## What you should do
Word for word, restate the lines from the start of the data below through the line containing "from math import acos, cos, radians, sin, tan".

## Available data

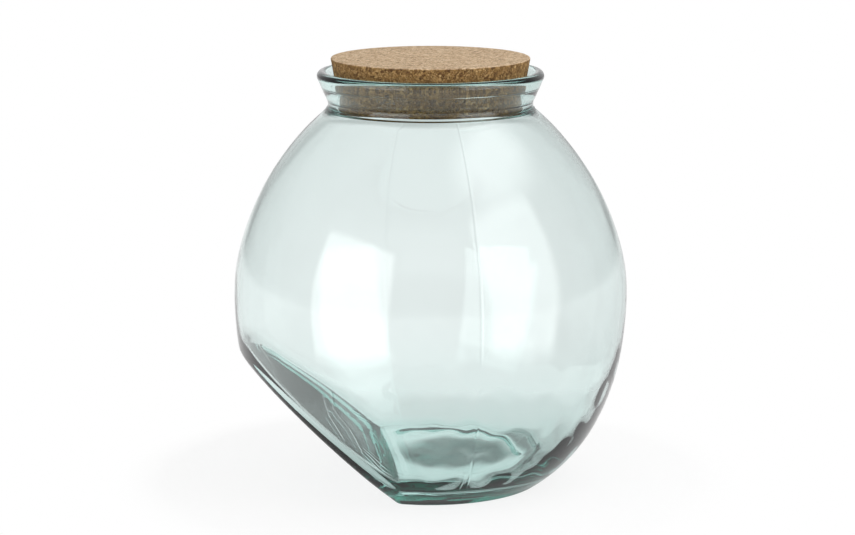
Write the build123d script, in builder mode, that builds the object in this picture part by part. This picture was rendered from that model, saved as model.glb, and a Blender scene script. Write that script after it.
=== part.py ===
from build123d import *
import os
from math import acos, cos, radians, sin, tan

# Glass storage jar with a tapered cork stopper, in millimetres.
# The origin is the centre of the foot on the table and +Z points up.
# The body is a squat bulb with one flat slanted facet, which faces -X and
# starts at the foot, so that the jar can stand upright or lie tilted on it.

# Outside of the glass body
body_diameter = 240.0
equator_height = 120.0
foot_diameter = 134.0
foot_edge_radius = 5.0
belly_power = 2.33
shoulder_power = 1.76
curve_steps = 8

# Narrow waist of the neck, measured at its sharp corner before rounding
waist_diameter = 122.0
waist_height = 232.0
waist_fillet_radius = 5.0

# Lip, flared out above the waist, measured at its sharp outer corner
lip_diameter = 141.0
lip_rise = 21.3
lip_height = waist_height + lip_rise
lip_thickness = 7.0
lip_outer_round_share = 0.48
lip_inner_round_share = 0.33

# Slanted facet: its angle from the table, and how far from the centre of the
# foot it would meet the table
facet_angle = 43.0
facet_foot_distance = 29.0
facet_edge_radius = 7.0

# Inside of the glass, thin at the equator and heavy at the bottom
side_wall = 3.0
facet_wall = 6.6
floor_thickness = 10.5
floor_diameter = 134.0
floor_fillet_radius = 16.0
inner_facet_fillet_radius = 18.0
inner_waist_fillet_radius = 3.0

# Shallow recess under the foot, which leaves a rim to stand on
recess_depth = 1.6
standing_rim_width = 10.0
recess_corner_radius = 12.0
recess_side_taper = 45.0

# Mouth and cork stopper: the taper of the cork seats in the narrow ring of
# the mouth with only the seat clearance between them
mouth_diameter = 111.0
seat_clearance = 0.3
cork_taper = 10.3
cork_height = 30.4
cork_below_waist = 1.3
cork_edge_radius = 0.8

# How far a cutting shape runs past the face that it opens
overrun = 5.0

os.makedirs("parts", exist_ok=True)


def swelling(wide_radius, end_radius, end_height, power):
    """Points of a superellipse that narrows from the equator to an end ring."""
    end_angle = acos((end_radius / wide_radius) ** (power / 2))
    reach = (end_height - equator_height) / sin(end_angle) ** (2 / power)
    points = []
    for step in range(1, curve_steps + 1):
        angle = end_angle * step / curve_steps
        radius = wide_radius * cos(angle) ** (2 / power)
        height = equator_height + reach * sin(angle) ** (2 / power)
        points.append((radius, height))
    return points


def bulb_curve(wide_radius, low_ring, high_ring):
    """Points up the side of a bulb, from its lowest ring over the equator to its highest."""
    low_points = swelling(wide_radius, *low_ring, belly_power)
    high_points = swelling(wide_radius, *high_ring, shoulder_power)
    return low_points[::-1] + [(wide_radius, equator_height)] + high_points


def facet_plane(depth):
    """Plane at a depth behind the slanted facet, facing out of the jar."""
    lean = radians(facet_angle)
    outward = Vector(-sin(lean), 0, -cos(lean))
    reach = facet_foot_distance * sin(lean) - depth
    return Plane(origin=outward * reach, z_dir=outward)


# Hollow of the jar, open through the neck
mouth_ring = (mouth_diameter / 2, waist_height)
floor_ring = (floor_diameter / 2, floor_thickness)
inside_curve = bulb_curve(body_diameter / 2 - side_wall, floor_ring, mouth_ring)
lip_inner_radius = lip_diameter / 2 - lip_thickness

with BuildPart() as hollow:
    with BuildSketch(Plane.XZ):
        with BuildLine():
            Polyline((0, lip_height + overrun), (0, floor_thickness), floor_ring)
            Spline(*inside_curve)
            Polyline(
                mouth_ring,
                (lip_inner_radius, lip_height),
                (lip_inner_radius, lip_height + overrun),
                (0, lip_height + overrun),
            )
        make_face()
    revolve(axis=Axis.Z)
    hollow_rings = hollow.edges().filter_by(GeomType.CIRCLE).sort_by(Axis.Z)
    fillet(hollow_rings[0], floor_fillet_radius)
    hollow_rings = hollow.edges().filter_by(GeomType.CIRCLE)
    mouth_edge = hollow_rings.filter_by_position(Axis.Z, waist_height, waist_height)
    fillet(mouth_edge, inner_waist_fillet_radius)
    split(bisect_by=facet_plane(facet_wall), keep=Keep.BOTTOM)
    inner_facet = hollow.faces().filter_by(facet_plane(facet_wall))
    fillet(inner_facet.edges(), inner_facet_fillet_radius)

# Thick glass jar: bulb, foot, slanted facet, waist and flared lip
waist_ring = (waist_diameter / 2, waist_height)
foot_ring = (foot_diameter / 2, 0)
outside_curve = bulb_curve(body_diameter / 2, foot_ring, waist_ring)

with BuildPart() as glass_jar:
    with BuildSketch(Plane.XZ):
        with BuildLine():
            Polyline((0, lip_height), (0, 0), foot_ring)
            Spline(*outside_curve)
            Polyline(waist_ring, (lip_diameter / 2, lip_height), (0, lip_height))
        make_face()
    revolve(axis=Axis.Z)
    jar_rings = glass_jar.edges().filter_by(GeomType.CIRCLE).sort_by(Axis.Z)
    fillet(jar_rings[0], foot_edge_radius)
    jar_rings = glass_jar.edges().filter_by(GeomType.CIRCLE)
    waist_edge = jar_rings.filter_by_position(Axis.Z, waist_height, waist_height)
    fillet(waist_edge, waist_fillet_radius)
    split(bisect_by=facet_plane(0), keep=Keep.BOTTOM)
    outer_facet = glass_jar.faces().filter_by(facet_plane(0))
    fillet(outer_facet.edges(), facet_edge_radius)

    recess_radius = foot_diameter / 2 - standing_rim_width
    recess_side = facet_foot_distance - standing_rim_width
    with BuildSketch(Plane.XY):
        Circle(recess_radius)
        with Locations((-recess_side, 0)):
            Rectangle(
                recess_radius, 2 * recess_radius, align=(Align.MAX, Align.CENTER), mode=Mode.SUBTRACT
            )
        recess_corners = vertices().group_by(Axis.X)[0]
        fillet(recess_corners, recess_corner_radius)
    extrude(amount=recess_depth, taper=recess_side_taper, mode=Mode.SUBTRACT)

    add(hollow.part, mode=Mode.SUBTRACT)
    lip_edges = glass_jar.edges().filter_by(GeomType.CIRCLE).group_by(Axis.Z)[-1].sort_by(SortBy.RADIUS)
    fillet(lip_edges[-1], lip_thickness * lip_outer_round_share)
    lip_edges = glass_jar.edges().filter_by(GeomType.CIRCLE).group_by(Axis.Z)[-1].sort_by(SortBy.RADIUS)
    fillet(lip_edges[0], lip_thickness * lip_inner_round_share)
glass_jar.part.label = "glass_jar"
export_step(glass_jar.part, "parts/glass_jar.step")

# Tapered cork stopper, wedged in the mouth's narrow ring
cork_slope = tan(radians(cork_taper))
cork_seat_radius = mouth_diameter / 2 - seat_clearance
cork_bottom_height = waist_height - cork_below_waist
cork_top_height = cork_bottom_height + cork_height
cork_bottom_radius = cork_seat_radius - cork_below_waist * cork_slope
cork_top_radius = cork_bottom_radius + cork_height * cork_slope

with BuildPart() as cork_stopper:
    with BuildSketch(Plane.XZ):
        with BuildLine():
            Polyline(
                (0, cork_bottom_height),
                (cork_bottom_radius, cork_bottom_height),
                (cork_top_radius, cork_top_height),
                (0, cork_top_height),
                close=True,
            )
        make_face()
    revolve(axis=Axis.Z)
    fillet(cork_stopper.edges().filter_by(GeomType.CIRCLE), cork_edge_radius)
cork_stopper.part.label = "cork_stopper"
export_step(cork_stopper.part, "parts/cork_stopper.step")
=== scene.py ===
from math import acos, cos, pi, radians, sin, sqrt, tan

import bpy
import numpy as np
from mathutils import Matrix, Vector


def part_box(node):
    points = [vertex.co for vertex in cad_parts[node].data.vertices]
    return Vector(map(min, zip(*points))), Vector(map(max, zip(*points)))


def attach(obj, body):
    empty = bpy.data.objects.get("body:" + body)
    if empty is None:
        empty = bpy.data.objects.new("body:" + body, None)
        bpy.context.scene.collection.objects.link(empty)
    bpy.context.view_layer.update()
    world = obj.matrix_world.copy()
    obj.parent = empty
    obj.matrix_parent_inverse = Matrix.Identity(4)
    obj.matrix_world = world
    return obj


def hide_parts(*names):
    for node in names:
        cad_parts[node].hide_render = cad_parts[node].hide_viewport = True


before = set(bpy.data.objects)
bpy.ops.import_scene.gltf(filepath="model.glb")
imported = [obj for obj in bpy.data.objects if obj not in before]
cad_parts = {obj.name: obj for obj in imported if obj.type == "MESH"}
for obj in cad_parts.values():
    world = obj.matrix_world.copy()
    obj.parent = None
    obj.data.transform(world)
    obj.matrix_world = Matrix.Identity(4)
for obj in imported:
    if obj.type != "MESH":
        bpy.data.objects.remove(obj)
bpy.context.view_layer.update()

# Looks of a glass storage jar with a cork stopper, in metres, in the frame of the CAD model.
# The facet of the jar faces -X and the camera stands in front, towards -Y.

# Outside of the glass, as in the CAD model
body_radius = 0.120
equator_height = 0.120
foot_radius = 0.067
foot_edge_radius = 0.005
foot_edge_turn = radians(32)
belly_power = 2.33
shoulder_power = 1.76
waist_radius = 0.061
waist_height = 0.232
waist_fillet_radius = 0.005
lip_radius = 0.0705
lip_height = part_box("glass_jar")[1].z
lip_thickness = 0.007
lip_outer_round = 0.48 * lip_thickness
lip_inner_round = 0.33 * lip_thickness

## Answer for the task
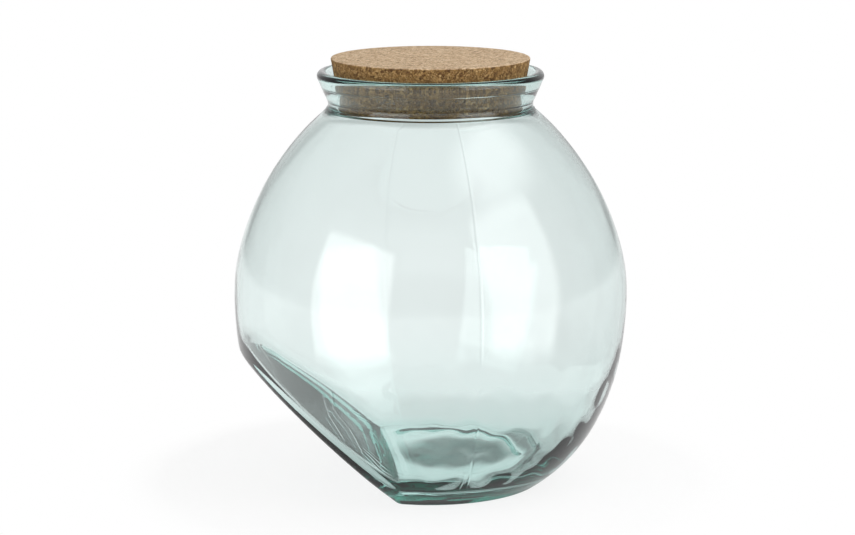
Write the build123d script, in builder mode, that builds the object in this picture part by part. This picture was rendered from that model, saved as model.glb, and a Blender scene script. Write that script after it.
=== part.py ===
from build123d import *
import os
from math import acos, cos, radians, sin, tan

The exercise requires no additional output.